Material shown:
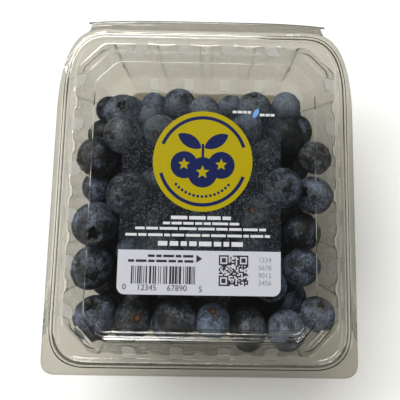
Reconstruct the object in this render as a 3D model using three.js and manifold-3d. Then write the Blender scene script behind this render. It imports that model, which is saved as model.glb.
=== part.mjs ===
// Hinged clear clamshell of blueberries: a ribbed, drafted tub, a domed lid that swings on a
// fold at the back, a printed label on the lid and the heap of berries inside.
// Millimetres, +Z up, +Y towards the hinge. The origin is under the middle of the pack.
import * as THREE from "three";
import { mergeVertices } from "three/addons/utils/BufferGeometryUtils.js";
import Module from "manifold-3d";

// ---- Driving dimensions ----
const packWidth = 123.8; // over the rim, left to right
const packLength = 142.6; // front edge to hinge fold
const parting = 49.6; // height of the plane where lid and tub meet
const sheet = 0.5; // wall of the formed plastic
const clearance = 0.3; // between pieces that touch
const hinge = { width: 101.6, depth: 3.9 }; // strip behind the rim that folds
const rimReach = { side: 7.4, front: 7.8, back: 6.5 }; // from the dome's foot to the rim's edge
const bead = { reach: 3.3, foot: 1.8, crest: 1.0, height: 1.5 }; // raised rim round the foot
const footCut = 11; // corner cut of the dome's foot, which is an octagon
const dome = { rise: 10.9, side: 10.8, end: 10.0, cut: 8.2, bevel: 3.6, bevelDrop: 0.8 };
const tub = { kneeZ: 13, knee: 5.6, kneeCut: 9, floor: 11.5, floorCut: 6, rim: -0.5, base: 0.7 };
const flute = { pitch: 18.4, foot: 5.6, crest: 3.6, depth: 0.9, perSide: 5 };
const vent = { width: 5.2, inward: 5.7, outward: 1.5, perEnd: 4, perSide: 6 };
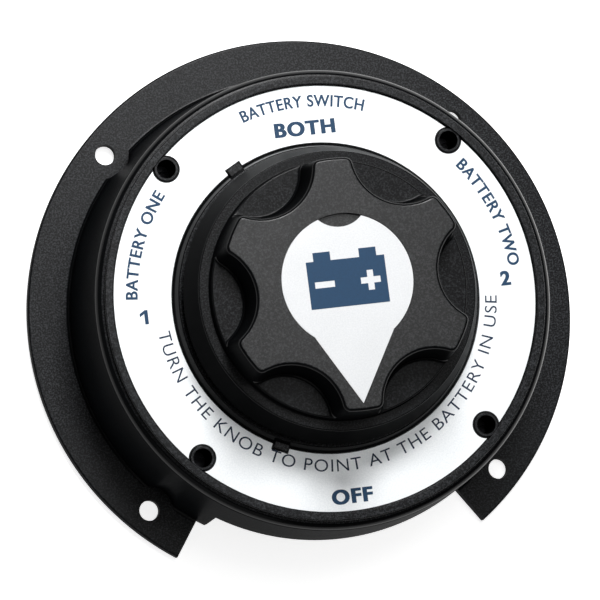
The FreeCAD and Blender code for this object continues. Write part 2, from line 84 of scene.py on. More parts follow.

The problem: Copy out each line exactly.

Response to this task:
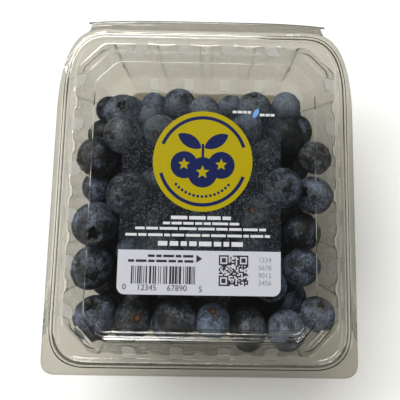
Reconstruct the object in this render as a 3D model using three.js and manifold-3d. Then write the Blender scene script behind this render. It imports that model, which is saved as model.glb.
=== part.mjs ===
// Hinged clear clamshell of blueberries: a ribbed, drafted tub, a domed lid that swings on a
// fold at the back, a printed label on the lid and the heap of berries inside.
// Millimetres, +Z up, +Y towards the hinge. The origin is under the middle of the pack.
import * as THREE from "three";
import { mergeVertices } from "three/addons/utils/BufferGeometryUtils.js";
import Module from "manifold-3d";

// ---- Driving dimensions ----
const packWidth = 123.8; // over the rim, left to right
const packLength = 142.6; // front edge to hinge fold
const parting = 49.6; // height of the plane where lid and tub meet
const sheet = 0.5; // wall of the formed plastic
const clearance = 0.3; // between pieces that touch
const hinge = { width: 101.6, depth: 3.9 }; // strip behind the rim that folds
const rimReach = { side: 7.4, front: 7.8, back: 6.5 }; // from the dome's foot to the rim's edge
const bead = { reach: 3.3, foot: 1.8, crest: 1.0, height: 1.5 }; // raised rim round the foot
const footCut = 11; // corner cut of the dome's foot, which is an octagon
const dome = { rise: 10.9, side: 10.8, end: 10.0, cut: 8.2, bevel: 3.6, bevelDrop: 0.8 };
const tub = { kneeZ: 13, knee: 5.6, kneeCut: 9, floor: 11.5, floorCut: 6, rim: -0.5, base: 0.7 };
const flute = { pitch: 18.4, foot: 5.6, crest: 3.6, depth: 0.9, perSide: 5 };
const vent = { width: 5.2, inward: 5.7, outward: 1.5, perEnd: 4, perSide: 6 };
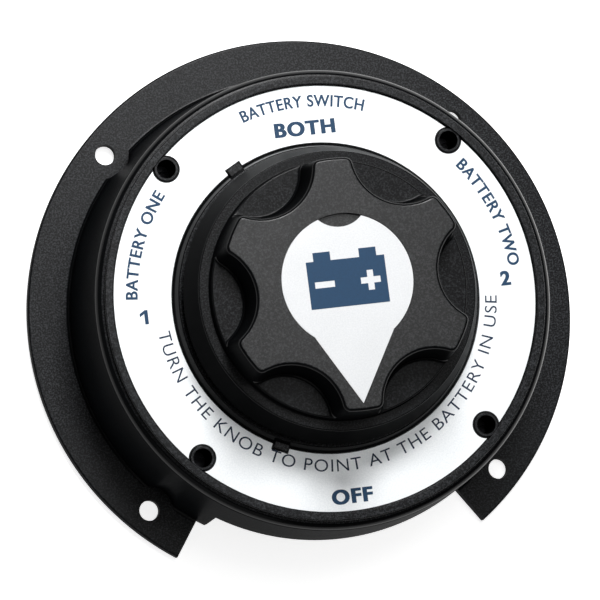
The FreeCAD and Blender code for this object continues. Write part 2, from line 84 of scene.py on. More parts follow.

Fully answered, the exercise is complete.